Pogo Connect’s other special feature: it actually supports replaceable magnetic tips, including finer-point rubber nubs and paintbrush tops, all sold separately. It’s going to be interesting to see whether Apple “borrows” this feature for the Apple Pencil in the future.
4. Apple Pencil Versus Hundreds Of Non-Electric-Tipped, Non-Bluetooth Styluses
The easiest sort of stylus to make is one with a non-electric tip and no Bluetooth functionality; almost always rubber-domed, these styluses have been flooding the market for years. Their major differentiators are the material used for the shaft of the stylus (typically metal), whether or not they have a shirt clip (most don’t), and their length (most vary from around 3″ to 5″). In terms of accuracy, you might as well be using your finger to write or draw with one of these, but if you use your iPad with gloves on in cold weather, or prefer to hold something rather than using a fingertip, these aren’t terrible options. They are also compatible with all iPad apps, and all iPad models, with no restrictions.
Thanks to the Apple Pencil’s release — and complete incompatibility with all iPad models besides the iPad Pro — the stylus market will be changing over the next couple of years. If you have an iPad Pro and are thinking of getting a stylus, don’t hesitate to (try and) get the Apple Pencil; it delivers the best overall experience, even though it’s certainly not cheap, and regrettably difficult to find in stores.

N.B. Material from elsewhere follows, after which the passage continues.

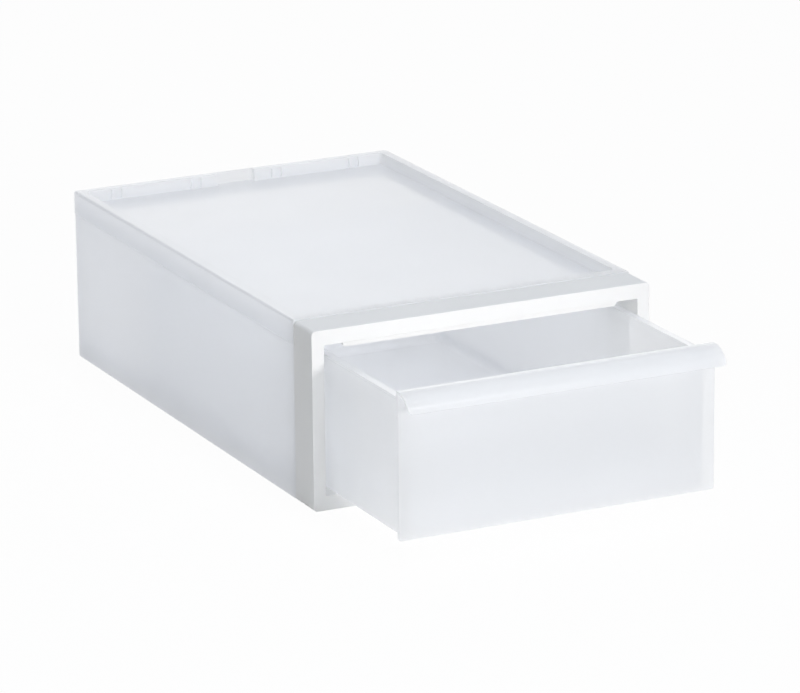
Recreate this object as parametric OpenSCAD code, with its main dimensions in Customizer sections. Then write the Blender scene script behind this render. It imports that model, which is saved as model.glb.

For non-Pro iPads, my personal suggestions would be Adonit’s Jot Dash if palm rejection and pressure sensitivity aren’t important to you, Ten One Design’s Pogo Connect 2 if you need those features (with respectable app support), or a more basic non-powered stylus such as Jot Pro if you need the slightly improved writing precision you’d get from holding a pen-like tool. Their prices are all reasonable at this point, so you’ll certainly get your money’s worth from any stylus you use while the dust from Apple Pencil is settling.